2024-03-27 Thread serge rielau . com
Yeah I heard about that. This IMHO is a bit more worrying, and we do not have 
teh "excuse" that it is transparent.
Also, which of these would be STRING and which IDENTIFIER?

On Mar 25, 2024 at 1:06 PM -0700, Alex Cruise , wrote:
While we're at it, maybe consider allowing "smart quotes" too :)

-0xe1a

On Sat, Mar 23, 2024 at 5:29 PM serge rielau.com 
mailto:se...@rielau.com>> wrote:
Hello,

I have a PR https://github.com/apache/spark/pull/45620  ready to go that will 
extend the definition of whitespace (what separates token) from the small set 
of ASCII characters space, tab, linefeed to those defined in Unicode.
While this is a small and safe change, it is one where we would have a hard 
time changing our minds about later.
It is also a change that, AFAIK, cannot be controlled under a config.

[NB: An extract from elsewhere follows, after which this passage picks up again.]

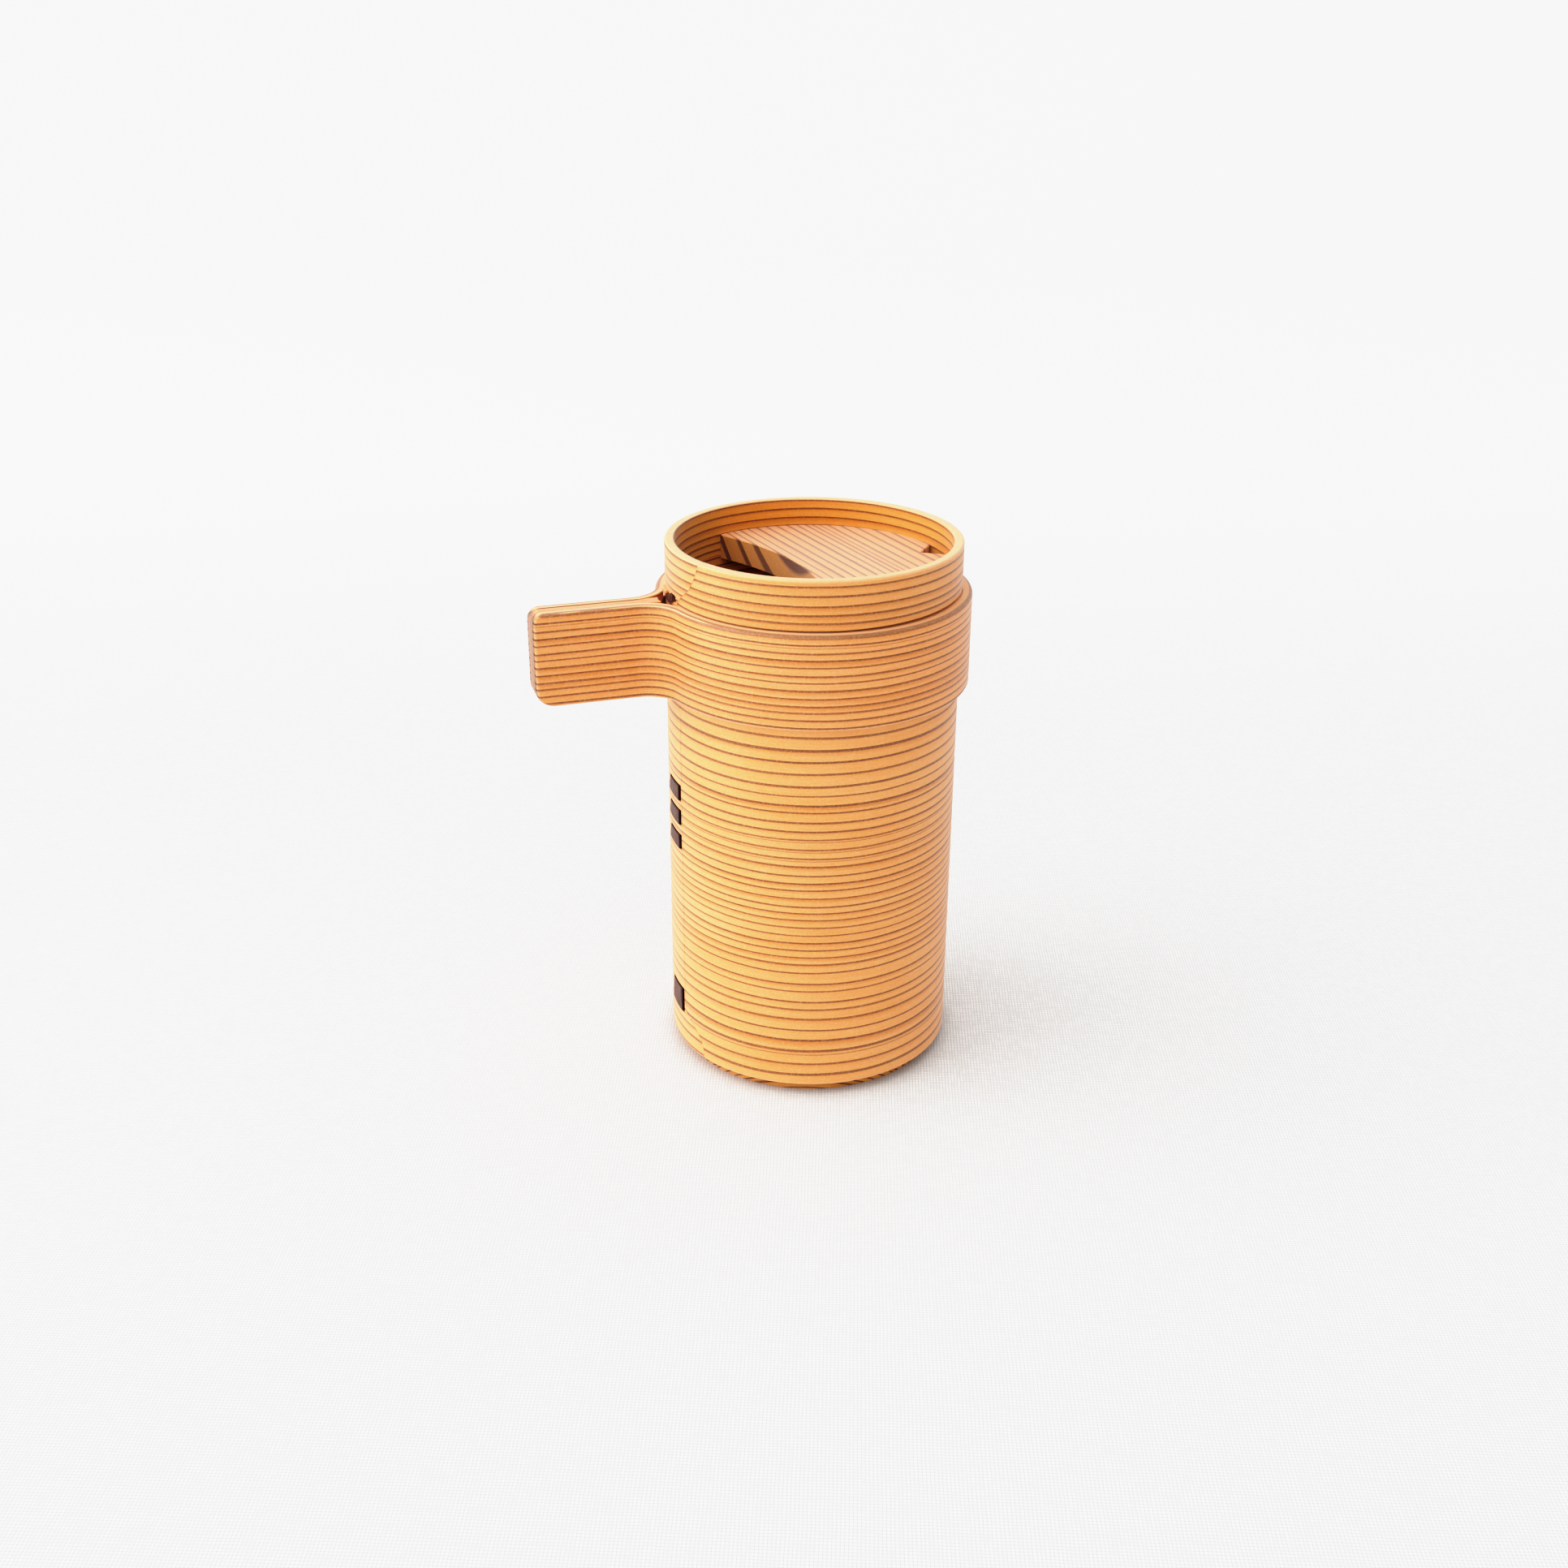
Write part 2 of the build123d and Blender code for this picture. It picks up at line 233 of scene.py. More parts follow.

What does the community think?

Cheers
Serge
SQL Architect at Databricks



Re: Allowing Unicode Whitespace in Lexer

2024-03-25 Thread Alex Cruise
While we're at it, maybe consider allowing "smart quotes" too :)

-0xe1a

On Sat, Mar 23, 2024 at 5:29 PM serge rielau.com  wrote:

> Hello,
>
> I have a PR https://github.com/apache/spark/pull/45620  ready to go that
> will extend the definition of whitespace (what separates token) from the
> small set of ASCII characters space, tab, linefeed to those defined in
> Unicode.
> While this is a small and safe change, it is one where we would have a
> hard time changing our minds about later.
> It is also a change that, AFAIK, cannot be controlled under a config.
>
> What does the community think?
>
> Cheers
> Serge
> SQL Architect at Databricks
>
>


Allowing Unicode Whitespace in Lexer

2024-03-23 Thread serge rielau . com
Hello,

I have a PR https://github.com/apache/spark/pull/45620  ready to go that will 
extend the definition of whitespace (what separates token) from the small set 
of ASCII characters space, tab, linefeed to those defined in Unicode.
While this is a small and safe change, it is one where we would have a hard 
time changing our minds about later.
It is also a change that, AFAIK, cannot be controlled under a config.

What does the community think?

Cheers
Serge
SQL Architect at Databricks